Wow, then I have to manually enable CnQ. Let's hope my hardware vendor knows how to do that and configure the system properly.


----------



## gxsaurav (Aug 29, 2005)

u don't need the hardware guy to do it, u can do it on your own too


----------



## drvarunmehta (Aug 29, 2005)

Tried it out. My 3000+ runs at 994 Mhz instead of 1800 Mhz at idle load.


----------



## teknoPhobia (Aug 29, 2005)

Cool and quiet is is pretty good, my cpu does 38 degrees with the fan at 1450 RPM when doing normal tasks like listening to music, watching dvds etc. But benchmarks have a problem, Sandra shows total power rating of my cpu at 243 watts  with CnQ enabled, 71w with it disabled.


----------



## gxsaurav (Aug 29, 2005)

maybe a bug with Sandra, check with everest or upgrade SANDRA


----------



## teknoPhobia (Aug 29, 2005)

It's a bug with sandra all right, just thought u guys would get a laff out of it


----------



## samanvya_ad (Aug 29, 2005)

hi gxsaurav,
               u r from lucknow........ so pls tell me any place from where i can buy a descent motherboard for an AMD64 3000+ with 6600GT but not more than 6k......... i really need help i this field


----------



## gxsaurav (Aug 29, 2005)

hmm, well, u can go to naja market, 

if u need more specific info, better call me or IM me


----------



## gxsaurav (Sep 4, 2005)

just resurrecting the thread

I found this very good software called Throttlewatch, with this u can see in real time, the ups & downs in your CPU clock speed

*www.panopsys.com/downloads/ThrottleWatch.zip


----------



## Keith Sebastian (Sep 4, 2005)

Note to Intervideo WinDVD 7 users:

On installing WinDVD 7 you power scheme is changed without your knowledge.

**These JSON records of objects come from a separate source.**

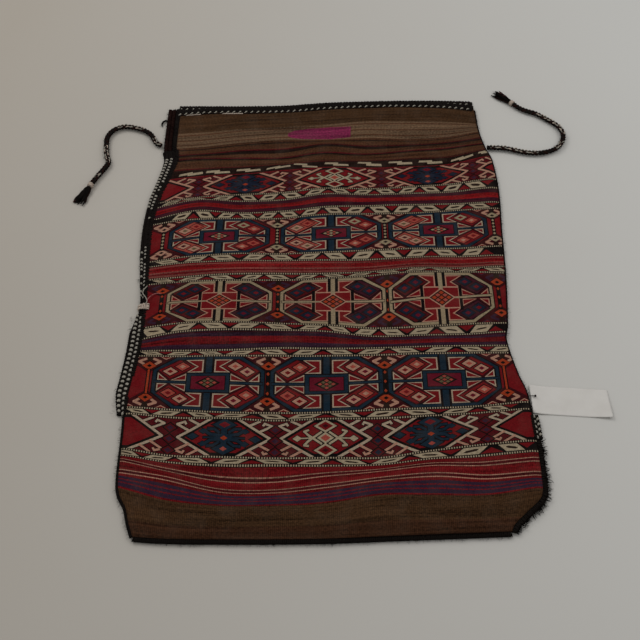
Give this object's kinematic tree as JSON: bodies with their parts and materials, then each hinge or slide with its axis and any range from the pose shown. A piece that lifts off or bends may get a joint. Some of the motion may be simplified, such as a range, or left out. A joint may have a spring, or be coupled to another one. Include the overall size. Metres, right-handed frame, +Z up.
{
  "type": "kilim saddle bag",
  "caption": "Flat woven wool pouch with brocaded bands of octagons and hooked diamonds, chain-braided seams and mouth, plaited ties and a blank ticket.",
  "frame": {"origin": "middle of the bag's flat underside, on the surface that it lies on", "axes": "+X along the woven bands to the right, +Y up the bag towards its mouth, +Z up out of the front"},
  "size_m": [0.9039, 0.9457, 0.0182],
  "materials": {
    "brocaded_wool": "brocaded and plain-woven dyed wool, matt",
    "plain_wool": "plain-woven undyed brown wool with thin stripes, matt",
    "hair_braid": "chain braid of dark goat hair and white cotton",
    "hair_wrapping": "overcast dark goat hair, hairy",
    "hair_cord": "plaited dark and grey goat hair, hairy",
    "pale_thread": "off-white cotton thread, matt",
    "ticket_paper": "plain white uncoated ticket, blank",
    "fastener_plastic": "small dark pin with a round head"
  },
  "bodies": {
    "root": {"front_panel": "brocaded_wool", "back_panel": "plain_wool", "mouth_braid_front": "hair_braid", "mouth_braid_back": "hair_braid", "left_selvedge_wrap": "hair_wrapping", "left_braid_upper": "hair_braid", "left_braid_middle": "hair_braid", "left_braid_lower": "hair_braid", "left_corner_wrap": "hair_wrapping", "right_side_seam": "hair_wrapping", "right_braid_stub": "hair_braid", "right_corner_binding": "hair_wrapping", "bottom_binding": "hair_wrapping", "left_tie_cord": "hair_cord", "left_cord_whipping": "pale_thread", "left_cord_tassel": "hair_cord", "right_tie_cord": "hair_cord", "right_cord_whipping": "pale_thread", "right_cord_tassel": "hair_cord", "repair_tie": "pale_thread", "hang_tag": "ticket_paper", "tag_fastener": "fastener_plastic"}
  },
  "joints": []
}
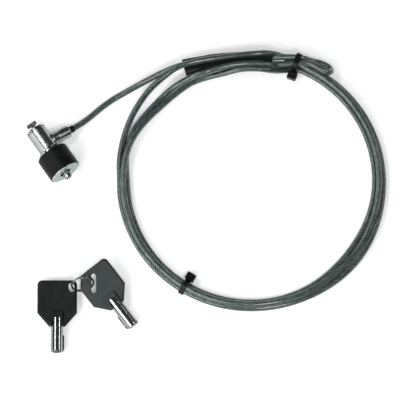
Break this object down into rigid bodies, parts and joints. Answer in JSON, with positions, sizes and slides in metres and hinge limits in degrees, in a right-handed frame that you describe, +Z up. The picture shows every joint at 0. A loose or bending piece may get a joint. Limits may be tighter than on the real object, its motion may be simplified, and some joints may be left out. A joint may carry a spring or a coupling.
{
  "type": "laptop cable lock",
  "caption": "T-bar lock head with a black grip collar on a swivelling cable arm, a coiled coated steel cable with a crimped eye, and tubular keys on a split ring.",
  "frame": {"origin": "on the surface that everything lies on, under the middle of the box of the lock head and keys; the cable is left out of that box", "axes": "+Z up from the surface; +Y from the keys towards the lock's cable arm, the long way of head and keys; +X from the lock head towards the cable's coil"},
  "size_m": [0.2335, 0.2014, 0.0224],
  "materials": {
    "swivel": "nickel plated, polished",
    "crimp": "plain crimped",
    "pin_steel": "ground",
    "gland": "moulded",
    "cable": "clear coat over galvanised steel rope",
    "sleeve": "heat-shrunk",
    "tie": "moulded nylon",
    "nickel": "nickel plated, polished",
    "washer": "plain",
    "bush": "turned",
    "collar": "satin moulded",
    "brass": "turned",
    "spring_steel": "drawn wire",
    "hard_steel": "ground",
    "key_pin_brass": "turned",
    "ring_steel": "nickel plated",
    "bow_dark": "moulded, fine texture",
    "bow_light": "moulded, fine texture"
  },
  "bodies": {
    "cable": {"swivel_body": "swivel", "cable_stop": "crimp", "arm_pin": "pin_steel", "cable_gland": "gland", "cable_lead": "cable", "cable_coil": "cable", "cable_loop": "cable", "loop_ferrule": "crimp", "loop_sleeve": "sleeve", "upper_tie": "tie", "lower_tie": "tie"},
    "barrel": {"nose_cap": "nickel", "lock_barrel": "nickel", "swivel_washer": "washer", "nose_bush": "bush", "grip_collar": "collar", "face_ring": "nickel", "pin_block": "brass", "block_pin": "pin_steel", "driver_pins": "brass", "pin_springs": "spring_steel"},
    "plug": {"lock_plug": "nickel", "t_bar": "hard_steel", "drive_pin": "pin_steel"},
    "pins": {"key_pins": "key_pin_brass"},
    "ring": {"key_ring": "ring_steel"},
    "key_a": {"key_a_bow": "bow_dark", "key_a_shank": "nickel"},
    "key_b": {"key_b_bow": "bow_light", "key_b_shank": "nickel"}
  },
  "joints": [
    {"name": "head_swivel", "type": "hinge", "parent": "cable", "child": "barrel", "pos_m": [-0.0311, 0.0708, 0.0093], "axis": [0.565, -0.8221, 0.0698], "continuous": true},
    {"name": "key_turn", "type": "hinge", "parent": "barrel", "child": "plug", "pos_m": [-0.0311, 0.0708, 0.0093], "axis": [0.565, -0.8221, 0.0698], "range_deg": [0, 90]},
    {"name": "pins_press", "type": "slide", "parent": "plug", "child": "pins", "axis": [-0.565, 0.8221, -0.0698], "range_m": [0, 0.0012], "stiffness_N_per_m": 300},
    {"name": "ring_lift", "type": "slide", "parent": "cable", "child": "ring", "axis": [0, 0, 1], "range_m": [0, 0.06]},
    {"name": "key_a_swing", "type": "hinge", "parent": "ring", "child": "key_a", "pos_m": [-0.0064, -0.0336, 0.007], "axis": [0, 0, 1], "range_deg": [-10, 10]},
    {"name": "key_b_swing", "type": "hinge", "parent": "ring", "child": "key_b", "pos_m": [0.0079, -0.0314, 0.007], "axis": [0, 0, 1], "range_deg": [-10, 10]}
  ]
}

This will cause Cool n Quiet not to work. Go to Control Panel > Power Options and change it manually back to Minimal Power Management.

Keith


----------



## Keith Sebastian (Sep 4, 2005)

gxsaurav said:
			
		

> just resurrecting the thread
> 
> I found this very good software called Throttlewatch, with this u can see in real time, the ups & downs in your CPU clock speed
> 
> *www.panopsys.com/downloads/ThrottleWatch.zip



You can download AMD Powernow Dashboard too, does the same thing. Also shows voltages and power savings.

Keith


----------